◆ **Dataset content**:
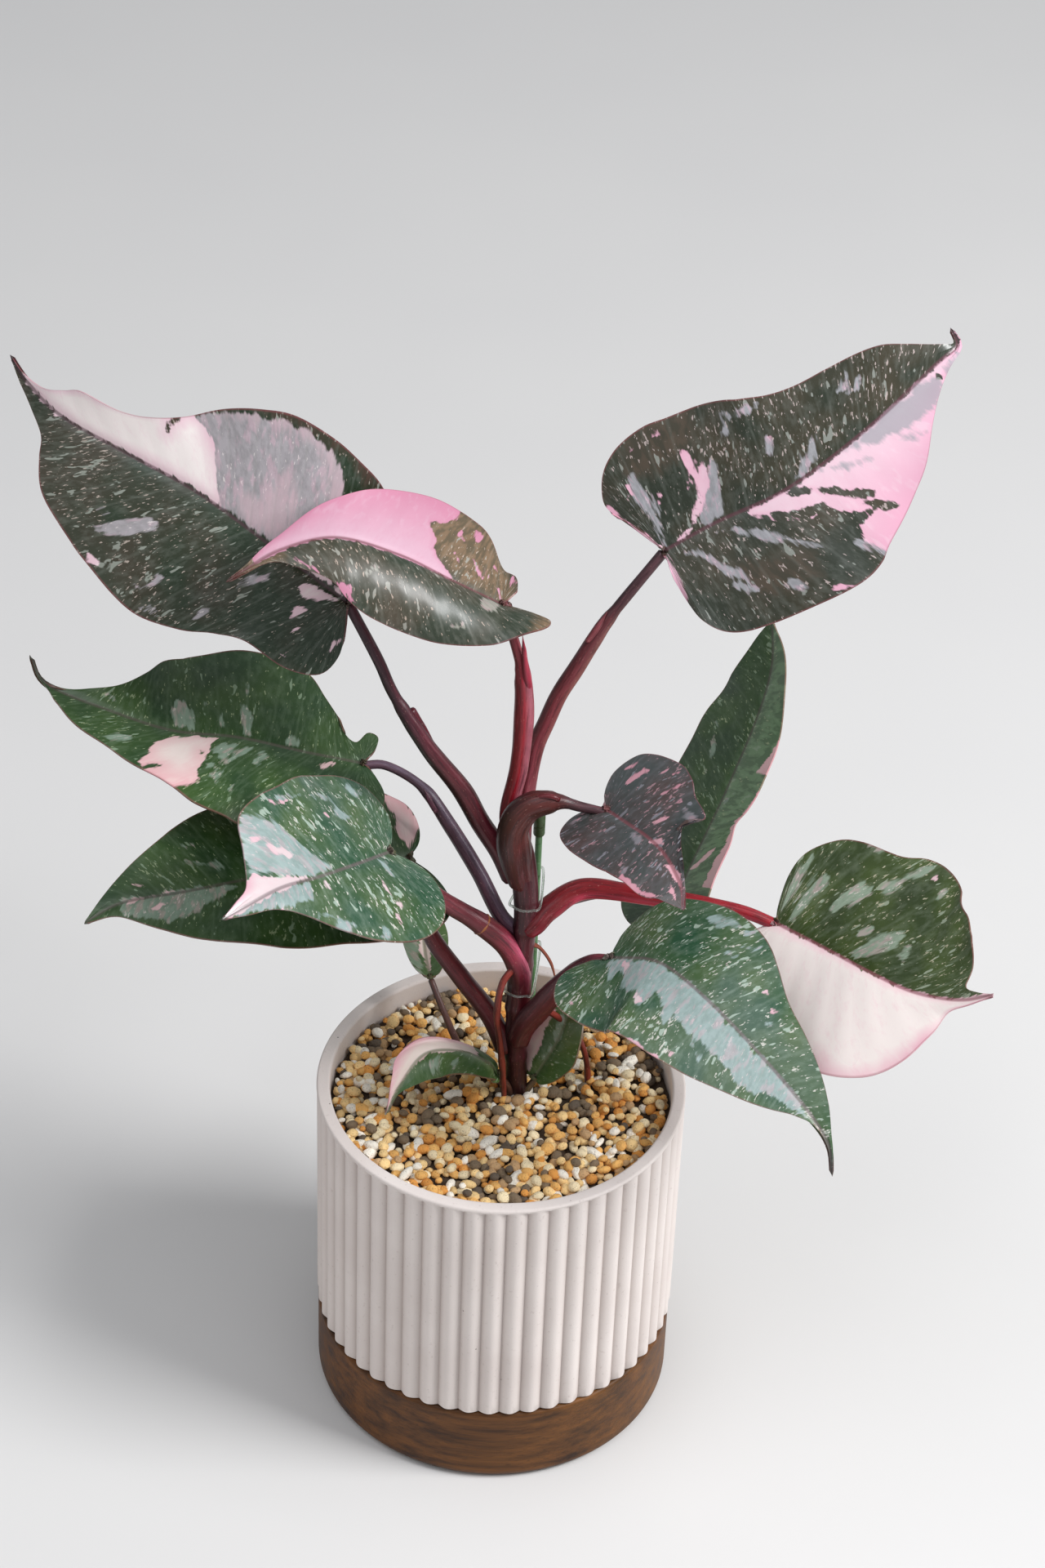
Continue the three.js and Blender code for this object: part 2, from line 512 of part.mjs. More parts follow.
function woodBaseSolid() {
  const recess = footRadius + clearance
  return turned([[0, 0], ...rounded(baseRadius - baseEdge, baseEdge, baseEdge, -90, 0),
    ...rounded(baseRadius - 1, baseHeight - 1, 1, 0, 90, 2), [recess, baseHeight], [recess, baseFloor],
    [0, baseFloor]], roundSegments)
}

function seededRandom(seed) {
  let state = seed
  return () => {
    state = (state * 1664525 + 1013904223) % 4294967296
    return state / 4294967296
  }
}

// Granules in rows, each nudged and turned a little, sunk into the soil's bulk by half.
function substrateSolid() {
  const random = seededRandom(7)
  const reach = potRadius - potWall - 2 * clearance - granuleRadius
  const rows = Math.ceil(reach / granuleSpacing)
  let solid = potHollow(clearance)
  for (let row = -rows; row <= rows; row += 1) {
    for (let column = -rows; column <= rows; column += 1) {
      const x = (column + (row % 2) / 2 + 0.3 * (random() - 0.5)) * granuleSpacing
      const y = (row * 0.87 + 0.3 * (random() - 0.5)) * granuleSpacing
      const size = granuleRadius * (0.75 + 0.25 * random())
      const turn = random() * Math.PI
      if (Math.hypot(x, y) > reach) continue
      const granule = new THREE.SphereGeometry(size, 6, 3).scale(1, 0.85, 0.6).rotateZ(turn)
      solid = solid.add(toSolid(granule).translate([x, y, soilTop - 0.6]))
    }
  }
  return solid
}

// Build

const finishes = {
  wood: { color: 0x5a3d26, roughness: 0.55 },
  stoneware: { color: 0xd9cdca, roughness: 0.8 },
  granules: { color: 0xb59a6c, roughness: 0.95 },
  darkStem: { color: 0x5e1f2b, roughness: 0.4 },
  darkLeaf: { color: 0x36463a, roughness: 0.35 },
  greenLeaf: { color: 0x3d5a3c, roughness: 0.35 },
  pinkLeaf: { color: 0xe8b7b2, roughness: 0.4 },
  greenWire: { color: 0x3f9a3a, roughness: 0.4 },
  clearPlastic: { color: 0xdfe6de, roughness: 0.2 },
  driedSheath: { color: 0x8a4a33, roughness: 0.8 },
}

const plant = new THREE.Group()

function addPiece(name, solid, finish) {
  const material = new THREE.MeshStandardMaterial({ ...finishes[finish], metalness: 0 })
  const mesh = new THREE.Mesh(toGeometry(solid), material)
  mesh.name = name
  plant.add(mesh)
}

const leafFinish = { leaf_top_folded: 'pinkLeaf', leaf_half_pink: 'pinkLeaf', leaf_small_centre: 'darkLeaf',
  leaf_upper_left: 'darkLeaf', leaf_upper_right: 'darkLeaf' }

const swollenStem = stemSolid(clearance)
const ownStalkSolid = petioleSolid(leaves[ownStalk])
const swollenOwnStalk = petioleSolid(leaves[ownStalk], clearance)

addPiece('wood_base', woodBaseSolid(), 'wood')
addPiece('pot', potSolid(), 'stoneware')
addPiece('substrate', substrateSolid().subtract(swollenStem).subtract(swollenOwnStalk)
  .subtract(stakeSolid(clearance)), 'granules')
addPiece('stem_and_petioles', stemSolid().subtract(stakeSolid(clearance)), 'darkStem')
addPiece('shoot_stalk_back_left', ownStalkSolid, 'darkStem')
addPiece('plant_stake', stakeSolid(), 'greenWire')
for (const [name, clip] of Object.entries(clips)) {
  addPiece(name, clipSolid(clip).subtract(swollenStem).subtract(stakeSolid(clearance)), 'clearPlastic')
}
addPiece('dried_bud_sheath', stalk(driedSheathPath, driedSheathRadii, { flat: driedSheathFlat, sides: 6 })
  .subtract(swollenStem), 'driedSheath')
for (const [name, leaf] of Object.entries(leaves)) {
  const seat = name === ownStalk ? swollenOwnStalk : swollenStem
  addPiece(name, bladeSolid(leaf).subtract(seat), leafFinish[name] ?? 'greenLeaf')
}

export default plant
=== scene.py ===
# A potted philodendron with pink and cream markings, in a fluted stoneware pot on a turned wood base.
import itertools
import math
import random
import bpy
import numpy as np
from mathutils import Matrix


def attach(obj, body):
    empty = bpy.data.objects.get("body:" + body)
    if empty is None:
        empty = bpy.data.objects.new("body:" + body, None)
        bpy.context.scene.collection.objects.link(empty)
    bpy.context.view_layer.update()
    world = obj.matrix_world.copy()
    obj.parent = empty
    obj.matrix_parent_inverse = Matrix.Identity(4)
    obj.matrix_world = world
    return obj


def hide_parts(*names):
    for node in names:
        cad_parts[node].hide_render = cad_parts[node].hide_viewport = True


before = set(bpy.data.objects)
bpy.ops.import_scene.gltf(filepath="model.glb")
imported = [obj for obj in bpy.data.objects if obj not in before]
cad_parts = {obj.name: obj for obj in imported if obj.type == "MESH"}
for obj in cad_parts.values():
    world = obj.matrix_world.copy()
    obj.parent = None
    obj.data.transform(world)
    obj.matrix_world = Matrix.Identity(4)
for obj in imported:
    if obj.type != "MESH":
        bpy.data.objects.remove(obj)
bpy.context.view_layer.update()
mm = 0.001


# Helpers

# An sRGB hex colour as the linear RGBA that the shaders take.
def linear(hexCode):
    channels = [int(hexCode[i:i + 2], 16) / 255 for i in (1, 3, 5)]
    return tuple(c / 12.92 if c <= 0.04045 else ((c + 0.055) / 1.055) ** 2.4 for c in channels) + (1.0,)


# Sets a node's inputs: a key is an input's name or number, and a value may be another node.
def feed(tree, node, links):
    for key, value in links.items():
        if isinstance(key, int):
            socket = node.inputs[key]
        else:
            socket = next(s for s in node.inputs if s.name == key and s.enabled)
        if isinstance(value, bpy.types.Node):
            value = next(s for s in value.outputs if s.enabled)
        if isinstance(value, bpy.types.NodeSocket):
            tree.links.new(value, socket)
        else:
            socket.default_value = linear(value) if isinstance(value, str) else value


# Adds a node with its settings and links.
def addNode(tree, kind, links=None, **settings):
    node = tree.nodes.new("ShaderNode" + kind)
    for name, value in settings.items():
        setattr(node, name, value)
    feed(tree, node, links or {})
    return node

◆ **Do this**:
Using the data above, reproduce exactly the lines from the line that contains "addPiece('wood_base', woodBaseSolid(), 'wood')" through the line that contains "for node in", including both.

◆ **Written reply**:
addPiece('wood_base', woodBaseSolid(), 'wood')
addPiece('pot', potSolid(), 'stoneware')
addPiece('substrate', substrateSolid().subtract(swollenStem).subtract(swollenOwnStalk)
  .subtract(stakeSolid(clearance)), 'granules')
addPiece('stem_and_petioles', stemSolid().subtract(stakeSolid(clearance)), 'darkStem')
addPiece('shoot_stalk_back_left', ownStalkSolid, 'darkStem')
addPiece('plant_stake', stakeSolid(), 'greenWire')
for (const [name, clip] of Object.entries(clips)) {
  addPiece(name, clipSolid(clip).subtract(swollenStem).subtract(stakeSolid(clearance)), 'clearPlastic')
}
addPiece('dried_bud_sheath', stalk(driedSheathPath, driedSheathRadii, { flat: driedSheathFlat, sides: 6 })
  .subtract(swollenStem), 'driedSheath')
for (const [name, leaf] of Object.entries(leaves)) {
  const seat = name === ownStalk ? swollenOwnStalk : swollenStem
  addPiece(name, bladeSolid(leaf).subtract(seat), leafFinish[name] ?? 'greenLeaf')
}

export default plant
=== scene.py ===
# A potted philodendron with pink and cream markings, in a fluted stoneware pot on a turned wood base.
import itertools
import math
import random
import bpy
import numpy as np
from mathutils import Matrix


def attach(obj, body):
    empty = bpy.data.objects.get("body:" + body)
    if empty is None:
        empty = bpy.data.objects.new("body:" + body, None)
        bpy.context.scene.collection.objects.link(empty)
    bpy.context.view_layer.update()
    world = obj.matrix_world.copy()
    obj.parent = empty
    obj.matrix_parent_inverse = Matrix.Identity(4)
    obj.matrix_world = world
    return obj


def hide_parts(*names):
    for node in names:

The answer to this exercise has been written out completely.